With the 60-player pools that clubs are settling on, slots are preserved for top prospects to ensure they get reps. Those who are not on the upper echelon may miss a year of development, though there is faint hope of an extended Arizona Fall League or similar workout opportunities. The way the country has trended over the past few weeks does not bode well for the hopes of prospects or farm directors.

“These are unprecedented times for our country and our organization as this is the first time in our history that we’ve had a summer without Minor League Baseball played,” the minors said in a statement. “While this is a sad day for many, this announcement removes the uncertainty surrounding the 2020 season and allows our teams to begin planning for an exciting 2021 season of affordable family entertainment.”

The Pro Baseball Agreement that binds the minors and majors will expire after September, leading to massive upheaval throughout the ranks. Dozens of teams are expected to be cut as MLB looks to consolidate the system, and the Giants’ short-season Salem-Keizer Volcanoes were on the initial reported list of clubs on the chopping block. A major league source has indicated there is no official list, and the teams in jeopardy are still being sorted out. If Salem-Keizer has not moved its way off the list, it has played its final game.

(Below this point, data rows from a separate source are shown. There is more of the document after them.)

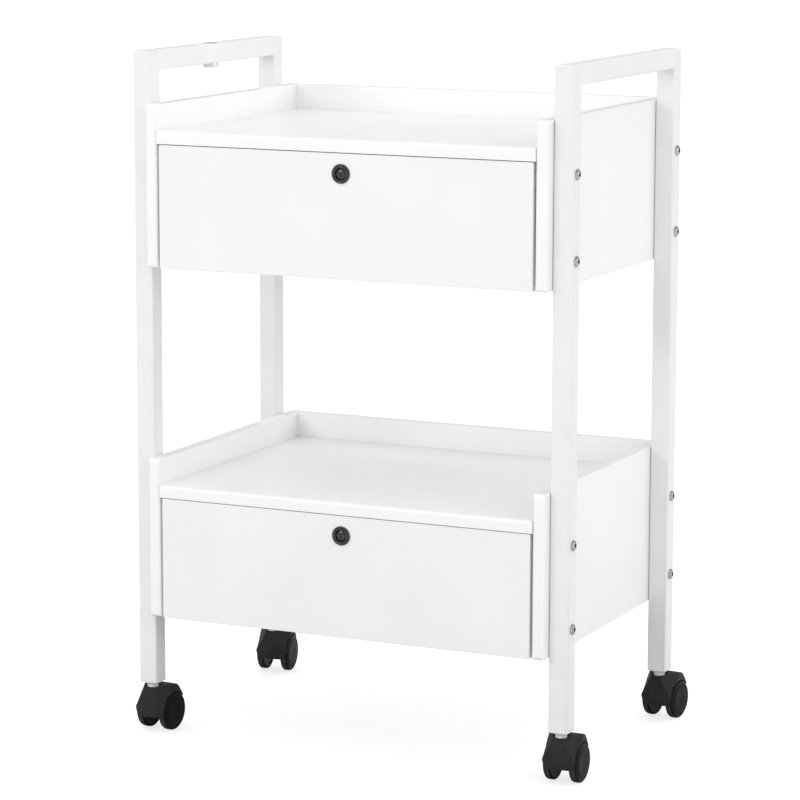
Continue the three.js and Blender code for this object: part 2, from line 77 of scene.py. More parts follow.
BOARD_EDGE = 1.2 * MM  # general softening of a foil-wrapped board
BUTT_EDGE = 0.12 * MM  # where a board ends against its neighbour
BUTT_REACH = 0.25 * MM  # how far such an end goes into the model's gap
SIDE_FRONT_EDGE = 4.5 * MM  # a cabinet side's rounded front
SHELF_NOSE = 4.0 * MM
SHELF_EDGE = 0.5 * MM
DRAWER_FRONT_EDGE = 0.9 * MM
DRAWER_BOARD_EDGE = 0.4 * MM
HOLE_EDGE_SHARE = 0.25  # of its board's own edge

BOLT_RADIUS = 6.8 * MM
BOLT_DOME = 3.9 * MM
BOLT_SOCKET = 2.6 * MM  # half the hexagon's width
BOLT_SOCKET_FLOOR = 0.8 * MM
BOLT_SHANK_RADIUS = 3.0 * MM
BOLT_SHANK_LENGTH = 38 * MM
BOLT_TURN = 17  # degrees that each bolt's socket is turned on from the last one
BOLT_HEIGHTS = (36 * MM, 140 * MM)  # above a cabinet's underside

LOCK_HOLE_RADIUS = 9.8 * MM
LOCK_BARREL_RADIUS = 9.4 * MM
LOCK_BORE = 7.15 * MM
LOCK_RINGS = (  # mm: out from the bore, and back from the bezel's front
    (0, 1.6), (1.1, 0), (2.2, 0), (2.9, 1.3), (3.4, 1.3), (3.9, 0.8),
)
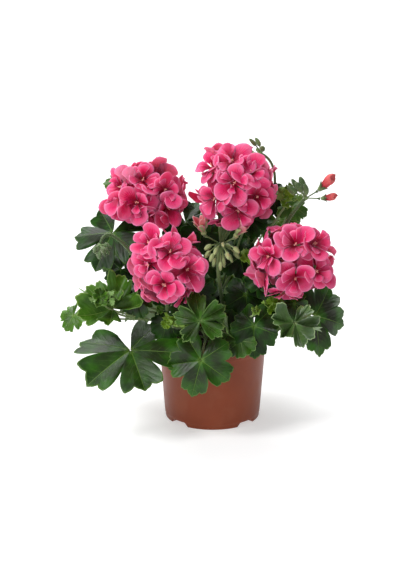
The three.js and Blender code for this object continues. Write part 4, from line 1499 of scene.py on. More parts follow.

There will still be baseball played at Sutter Health Park, the home of the Sacramento River Cats, but only because the Giants are expected to use the field for their satellite roster. Prospects outside the pool are watching a year drift away.

“I don’t think there are any specific plans for that,” Farhan Zaidi said Monday, asked if there will be opportunity for players outside the bubble. “I don’t know if that will happen.”

The Giants have committed to paying their minor leaguers $400 per week through the end of what would have been their season.